Former UofL Coach Denny Crum tells Chris Mack that he made a good decision to move his family to Louisville (Cindy Rice Shelton photo).

If Mack sounded like someone living the dream, it was because he has long admired UofL basketball. “I told the UofL players it was not easy to leave a situation in which less than 24 hours ago I was in another locker room with another group of players with a lot of tears,” he said. “To leave Xavier to come here, this place had to be pretty special. And it is, very special.”

Chris Mack became Vince Tyra’s first major hire since assuming athletic director responsibilities at UofL (Cindy Rice Shelton photo).

Sharing his enthusiasm is his wife, the former Christi Hester, who grew up in the Louisville area. She was runner-up for Miss Kentucky Basketball as a senior at Holy Cross High School in 1996.  Runner-up to Jaime Richey, the sister of Jeff Walz, who coaches the UofL women’s basketball team.

During his nine-year tenure at Xavier University, Mack was considered a candidate for some other major coaching jobs, but chose not to leave. “Some people say, ‘Why go there (to Louisville?).
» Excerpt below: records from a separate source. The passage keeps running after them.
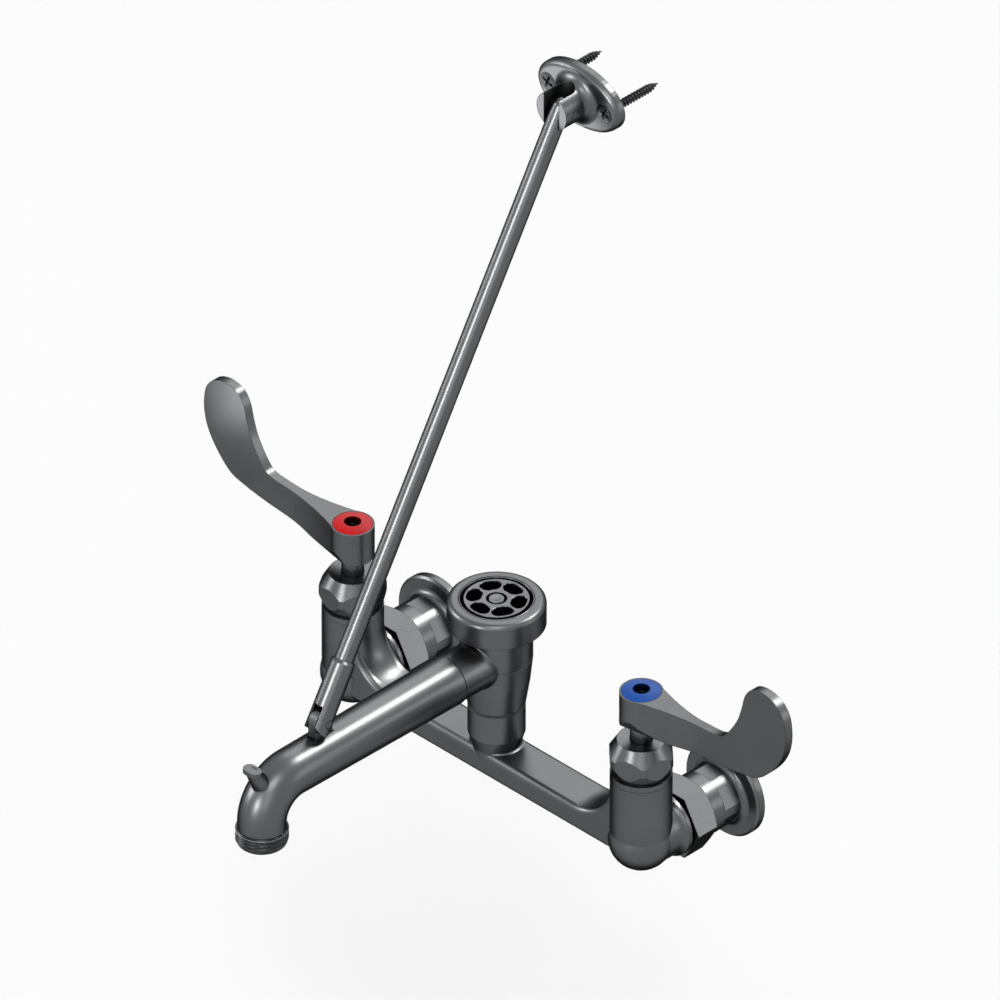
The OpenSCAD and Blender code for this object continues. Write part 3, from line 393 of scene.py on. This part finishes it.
def enamelled_plate(colour, roughness, level):
    """Plated disc whose recesses, below a level, are filled with black enamel."""
    g, plating = plated_graph("plated_cap_disc", colour, roughness, 900, 0.03 * MM, 0.2 * MM)
    height = g.add("ShaderNodeSeparateXYZ", {"Vector": g.place}).outputs["Z"]
    above = g.span(height, 0, 1, level - ENAMEL_EDGE, level)
    g.link(g.mix(above, ENAMEL, plating), "Base Color")
    return g.material


def plain_metal(name, colour, roughness, edge_wear_and_glint, stretch=(1, 1, 1)):
    """Bare turned metal: fine rings or streaks in its colour and roughness, its edges painted
    brighter by a factor, partly as wear and partly as a painted glint."""
    g = Graph(name)
    streak = g.noise(900, 3, stretch)
    cloud = g.noise(60, 3)
    normal, edge = g.edges(0.0002)
    plain = g.mix(g.span(cloud, 0, 1), tone(colour, 0.82), tone(colour, 1.08))
    g.link(g.mix(edge, plain, tone(colour, edge_wear_and_glint)), "Base Color")
    g.link(g.span(streak, roughness - 0.06, roughness + 0.08), "Roughness")
    g.bump(streak, 0.25, 0.00004, normal)
    g.set(Metallic=1.0)
    return g.material


def gloss_plastic(name, colour, roughness):
    """Moulded plastic with a faint orange-peel skin, with painted shade in its hole and towards
    its rims.
    """
    g = Graph(name)
    peel = g.noise(700, 2)
    cloud = g.noise(90, 3)
    normal, edge = g.edges(0.0003)
    plain = g.mix(g.span(cloud, 0, 1), tone(colour, 0.85), tone(colour, 1.1))
    rim_shaded = g.mix(g.math("MULTIPLY", edge, 0.6), plain, tone(colour, 0.3))
    g.link(g.mix(g.crevice_shade(9 * MM, 0.6, 0.95), rim_shaded, tone(colour, 0.03)), "Base Color")
    g.link(g.span(peel, roughness, roughness + 0.08), "Roughness")
    g.bump(peel, 0.15, 0.00003, normal)
    g.set(IOR=1.49, Specular_IOR_Level=0.15)
    return g.material


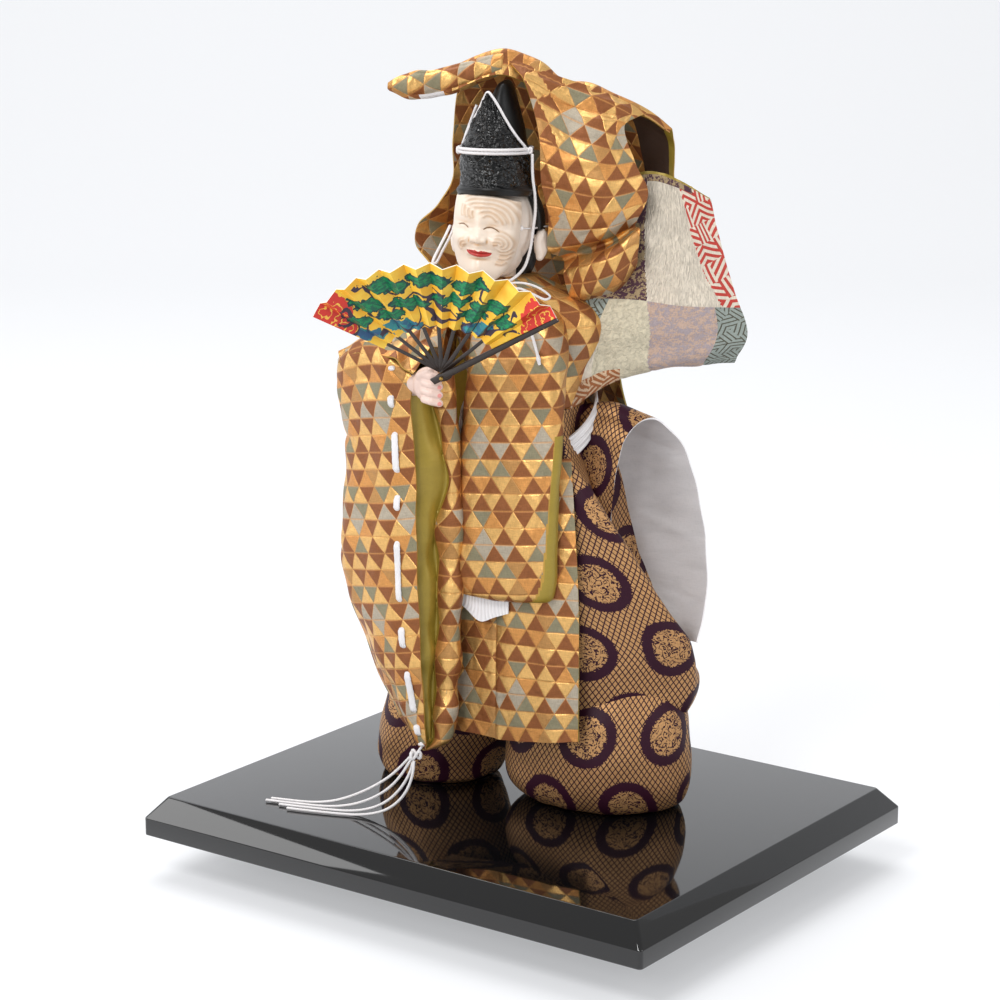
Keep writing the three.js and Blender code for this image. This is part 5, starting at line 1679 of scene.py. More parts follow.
def make_hanging_sleeve():
    """The right sleeve: a bag of brocade that hangs from the forearm, its satin facing and its lacing."""
    cloth = settings().brocade.cloth
    outer, lining, piping = finish(brocade_material), finish(lining_material), finish(piping_material)
    grid, flat = hanging_sleeve_net()
    bag = cloth_piece(
        "robe_hanging_sleeve", grid, -1, cloth, outer, lining, piping, turned_flat(flat, -12, (6, 5)),
    )
    dress(bag, "robe_right_sleeve")

    yoke_grid = net(SLEEVE_YOKE, 90, 70)
    yoke_flat = flatten(yoke_grid, 120)
    yoke_relief = ripples(yoke_flat, 26, 1.2, 43) + folds(
        yoke_flat, ((0.2, 0.1), (0.3, 0.9), 5, 1.6), ((0.5, 0.05), (0.55, 0.95), 6, -1.8),
        ((0.75, 0.1), (0.72, 0.9), 5, 1.4),
    )
    yoke = cloth_piece(
        "robe_sleeve_yoke", moved(yoke_grid, -yoke_relief), 1, cloth, outer, lining, piping,
        turned_flat(yoke_flat, 20, (3, 8)),
    )
    dress(yoke, "robe_right_sleeve")

    rows = []
    for (z, cuff, _, _, (x, y), _, _), width in zip(HANGING_LEVELS[1:], FACING_WIDTHS):
        start = (x - width - 2, y - 6.5)
        rows.append([
            (cuff[0] - 9, cuff[1] + 6, z),
            (cuff[0] * 0.62 + start[0] * 0.38, cuff[1] * 0.5 + start[1] * 0.5 + 2, z),
            (*start, z), (x - width, y - 8.4, z), (x - width * 0.66, y - 10, z),
            (x - width * 0.25, y - 10, z),
            (x + 1.6, y - 8, z), (x + 3.6, y - 3.5, z), (x + 2.4, y + 2.5, z),
        ])
    rows.append([
        (-54, -82, 82), (-52, -83, 81.5), (-50, -84, 81), (-48.5, -84, 81), (-46.5, -83, 81),
        (-44.5, -81, 81), (-43, -78, 81), (-42.6, -75, 81.5), (-44, -72, 82),
    ])
    facing_grid = net(rows, 96, 170)
    facing_flat = flatten(facing_grid, 120)
    facing_relief = ripples(facing_flat, 30, 0.9, 45, across=0.5)
    across, _ = shares(facing_grid)
    paint = np.where(across < 0.355, 1, np.where(across < 0.385, 2, 0))
    facing = cloth_piece(
        "robe_sleeve_facing", moved(facing_grid, -facing_relief), 1, cloth, [outer, lining, piping],
        lining, piping,
        turned_flat(facing_flat, 180, (4, 3)), paint=paint,
        inside=np.where(across > 0.5, 0, -1),
    )
    dress(facing, "robe_right_sleeve")
    return [bag, yoke, facing, make_lacing(grid)]


def make_lacing(grid):
    """A flat cord laced in and out along the sleeve's cuff edge."""
    rows, columns = grid.shape[:2]
    first, part = divmod(LACING_SHARE * (columns - 1), 1)
    first = int(first)
    line = grid[:, first] * (1 - part) + grid[:, first + 1] * part
    away = normals(grid)[:, first]
    run = (steps(rows - 1) - LACED_FROM) / LACED_RUN
    above = np.zeros(rows)
    for start, end in STITCHES:
        above = np.maximum(above, np.clip(np.minimum(run - start, end - run) / 0.016 + 0.35, 0, 1))
    keep = (run > -0.01) & (run < 1.03)
    at = steps(np.count_nonzero(keep) - 1)
    path = line + away * (LACING_DEPTH + LACING_RISE * above)[:, None]
    path, up, above = (
        np.stack([np.interp(steps(699), at, values) for values in part_of[keep].T], axis=-1)
        for part_of in (path, away, above[:, None])
    )
    lacing = cord_piece(
        "sleeve_lacing_cord", doll(path), settings().cords.lacing, finish(cord_material), height=0.0013,
        up=(doll(up) - doll(np.zeros(3))) / MM, relief=0.04, sides=16, swell=0.45 + 0.8 * above[:, 0],
    )
    return dress(lacing, "sleeve_lacing")


# Raised left sleeve

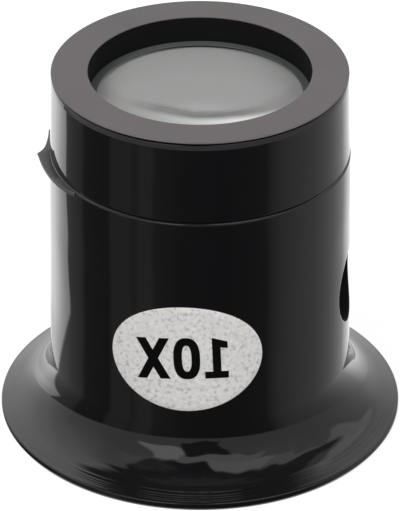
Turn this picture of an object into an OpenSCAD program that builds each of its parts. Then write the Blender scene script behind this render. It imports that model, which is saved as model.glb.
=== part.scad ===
// Watchmaker's eye loupe: a flared eyecup barrel, a pull-off head with two lenses, and a screwed front ring.
// It stands on its eyecup. Z runs up the optical axis, the label faces -Y, and the vent opens towards +X
// with the thumb lug opposite.

/* [Lenses] */
// Diameter of both lenses
lens_d = 22.4; // [20:0.1:24]
// Thickness of a lens at its edge
lens_edge = 1; // [0.6:0.1:1.6]
// Radius of the curved face of a lens, which sets its power
lens_curve_r = 25.5; // [20:0.5:40]
// Bevel ground on the edges of a lens
lens_bevel = 0.15; // [0.05:0.05:0.3]
// Gap between the two curved faces on the axis
lens_gap = 0.5; // [0.2:0.1:2]
// Radial clearance of a lens in its cell
lens_clear = 0.1; // [0.05:0.05:0.2]
// Wall of the spacer ring between the lenses
spacer_wall = 1.6; // [1:0.1:2.2]

/* [Head] */
// Height of the head's outer side, from the seam to the front ring
head_h = 7.45; // [6.5:0.05:9]
// Draft of the head's side, in degrees
head_draft = 1.6; // [0.5:0.1:2.5]
// How far the head's side stands in from the barrel's at the seam
head_step = 0.07; // [0:0.01:0.3]
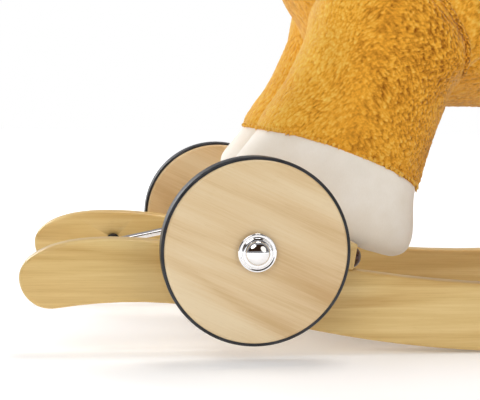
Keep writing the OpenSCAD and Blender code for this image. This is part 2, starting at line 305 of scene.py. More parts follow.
def capsule(p, r, q, s, rings=24, around=40):
    """A tapered capsule between two balls, as one closed shell."""
    p, q = np.array(p, float), np.array(q, float)
    length = np.linalg.norm(q - p)
    axis = (q - p) / length
    side = np.cross(axis, [0, 1, 0])
    side /= np.linalg.norm(side)
    other = np.cross(axis, side)
    tilt = math.asin(max(-1, min(1, (r - s) / length)))
    rows = [(p, r, a) for a in np.linspace(-math.pi / 2 + 0.05, tilt, rings // 2)]
    rows += [(q, s, a) for a in np.linspace(tilt, math.pi / 2 - 0.05, rings // 2)]
    shells = []
    for centre, radius, a in rows:
        middle = centre + axis * radius * math.sin(a)
        shells.append([
            middle + radius * math.cos(a) * (math.cos(t) * side + math.sin(t) * other)
            for t in circle(around)
        ])
    return skin("capsule", shells)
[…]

He’s crazy’. I have never been afraid of a challenge. I faced a lot of adversity during my playing years (including ACL injuries in both knees).  It was a tough decision but in my heart I knew it was the right decision.”

Mack said it was not his job to look backwards but to look forward.  “I told these guys (the UofL players) that this is my final stop,” he said. “I’m never going to coach at another university, not in the NBA, or in high school. I can’t wait to get started.”